All of the data must be printed exactly; please include every line.

---------- Given material ----------

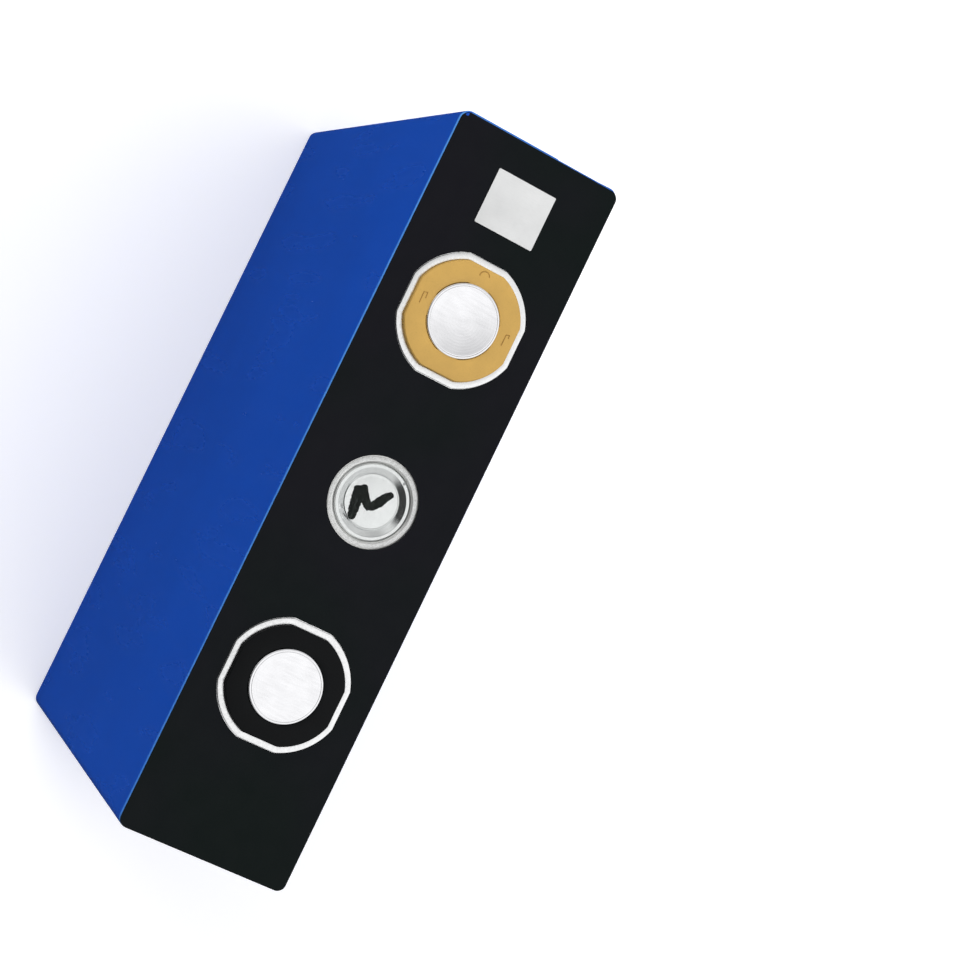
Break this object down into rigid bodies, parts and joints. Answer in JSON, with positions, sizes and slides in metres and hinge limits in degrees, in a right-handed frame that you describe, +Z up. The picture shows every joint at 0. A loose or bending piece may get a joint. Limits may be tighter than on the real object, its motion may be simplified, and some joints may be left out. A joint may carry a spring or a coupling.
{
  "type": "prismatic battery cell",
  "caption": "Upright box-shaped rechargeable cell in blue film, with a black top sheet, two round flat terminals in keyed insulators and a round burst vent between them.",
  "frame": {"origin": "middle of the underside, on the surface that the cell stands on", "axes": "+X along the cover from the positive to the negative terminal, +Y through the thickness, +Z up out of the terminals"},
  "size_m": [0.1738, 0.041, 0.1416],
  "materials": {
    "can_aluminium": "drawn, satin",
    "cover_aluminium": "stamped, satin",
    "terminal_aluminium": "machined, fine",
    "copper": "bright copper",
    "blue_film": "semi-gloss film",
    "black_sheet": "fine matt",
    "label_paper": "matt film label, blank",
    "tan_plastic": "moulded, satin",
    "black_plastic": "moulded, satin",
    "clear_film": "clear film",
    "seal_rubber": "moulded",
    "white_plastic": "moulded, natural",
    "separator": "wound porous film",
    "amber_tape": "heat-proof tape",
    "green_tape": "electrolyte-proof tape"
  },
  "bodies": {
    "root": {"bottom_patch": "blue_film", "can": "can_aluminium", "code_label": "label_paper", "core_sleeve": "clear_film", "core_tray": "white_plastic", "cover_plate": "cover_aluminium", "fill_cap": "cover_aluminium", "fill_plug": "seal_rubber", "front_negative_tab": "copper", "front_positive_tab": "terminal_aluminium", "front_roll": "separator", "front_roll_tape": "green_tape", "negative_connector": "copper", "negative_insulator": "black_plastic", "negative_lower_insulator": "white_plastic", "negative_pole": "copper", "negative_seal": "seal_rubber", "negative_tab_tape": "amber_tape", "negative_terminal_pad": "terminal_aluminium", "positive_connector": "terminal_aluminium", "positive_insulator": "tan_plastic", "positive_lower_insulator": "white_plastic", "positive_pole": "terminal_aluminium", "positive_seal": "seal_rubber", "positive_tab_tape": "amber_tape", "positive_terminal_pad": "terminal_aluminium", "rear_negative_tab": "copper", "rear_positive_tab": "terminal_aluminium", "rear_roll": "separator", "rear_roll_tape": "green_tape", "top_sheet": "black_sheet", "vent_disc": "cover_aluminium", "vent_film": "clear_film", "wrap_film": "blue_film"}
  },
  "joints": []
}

----------

• **Solution**:
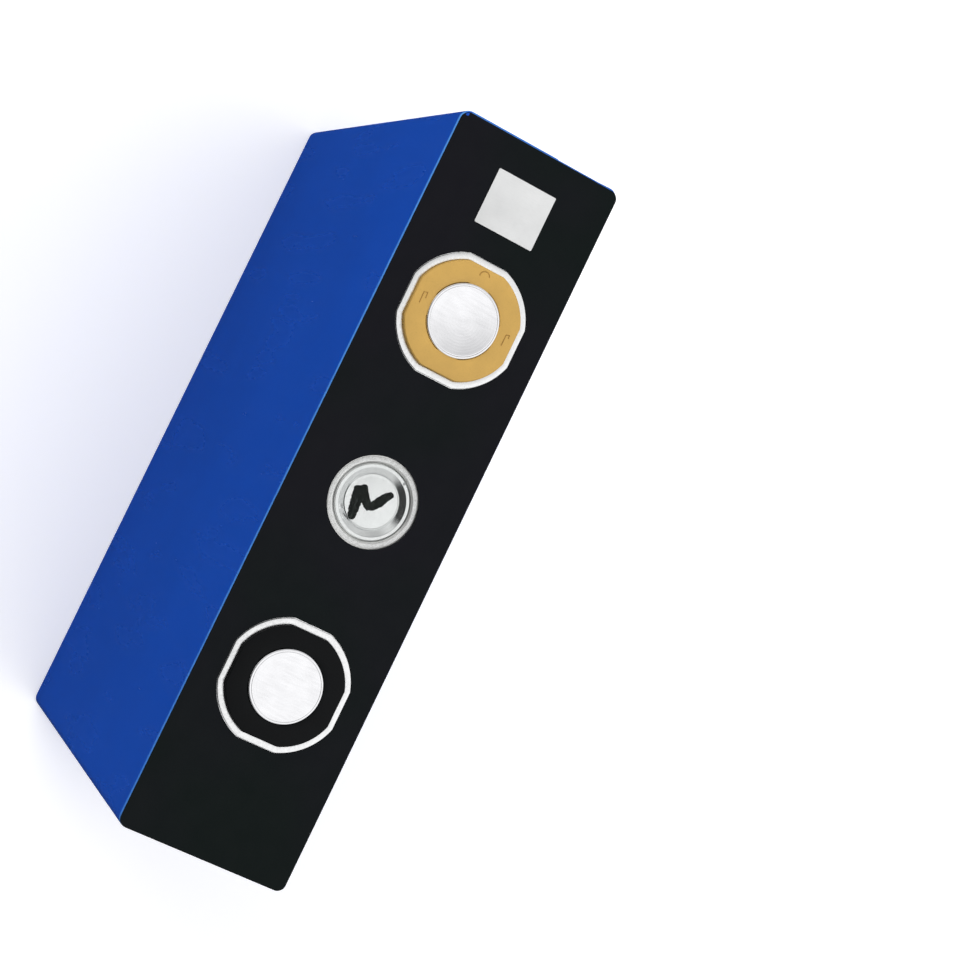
Break this object down into rigid bodies, parts and joints. Answer in JSON, with positions, sizes and slides in metres and hinge limits in degrees, in a right-handed frame that you describe, +Z up. The picture shows every joint at 0. A loose or bending piece may get a joint. Limits may be tighter than on the real object, its motion may be simplified, and some joints may be left out. A joint may carry a spring or a coupling.
{
  "type": "prismatic battery cell",
  "caption": "Upright box-shaped rechargeable cell in blue film, with a black top sheet, two round flat terminals in keyed insulators and a round burst vent between them.",
  "frame": {"origin": "middle of the underside, on the surface that the cell stands on", "axes": "+X along the cover from the positive to the negative terminal, +Y through the thickness, +Z up out of the terminals"},
  "size_m": [0.1738, 0.041, 0.1416],
  "materials": {
    "can_aluminium": "drawn, satin",
    "cover_aluminium": "stamped, satin",
    "terminal_aluminium": "machined, fine",
    "copper": "bright copper",
    "blue_film": "semi-gloss film",
    "black_sheet": "fine matt",
    "label_paper": "matt film label, blank",
    "tan_plastic": "moulded, satin",
    "black_plastic": "moulded, satin",
    "clear_film": "clear film",
    "seal_rubber": "moulded",
    "white_plastic": "moulded, natural",
    "separator": "wound porous film",
    "amber_tape": "heat-proof tape",
    "green_tape": "electrolyte-proof tape"
  },
  "bodies": {
    "root": {"bottom_patch": "blue_film", "can": "can_aluminium", "code_label": "label_paper", "core_sleeve": "clear_film", "core_tray": "white_plastic", "cover_plate": "cover_aluminium", "fill_cap": "cover_aluminium", "fill_plug": "seal_rubber", "front_negative_tab": "copper", "front_positive_tab": "terminal_aluminium", "front_roll": "separator", "front_roll_tape": "green_tape", "negative_connector": "copper", "negative_insulator": "black_plastic", "negative_lower_insulator": "white_plastic", "negative_pole": "copper", "negative_seal": "seal_rubber", "negative_tab_tape": "amber_tape", "negative_terminal_pad": "terminal_aluminium", "positive_connector": "terminal_aluminium", "positive_insulator": "tan_plastic", "positive_lower_insulator": "white_plastic", "positive_pole": "terminal_aluminium", "positive_seal": "seal_rubber", "positive_tab_tape": "amber_tape", "positive_terminal_pad": "terminal_aluminium", "rear_negative_tab": "copper", "rear_positive_tab": "terminal_aluminium", "rear_roll": "separator", "rear_roll_tape": "green_tape", "top_sheet": "black_sheet", "vent_disc": "cover_aluminium", "vent_film": "clear_film", "wrap_film": "blue_film"}
  },
  "joints": []
}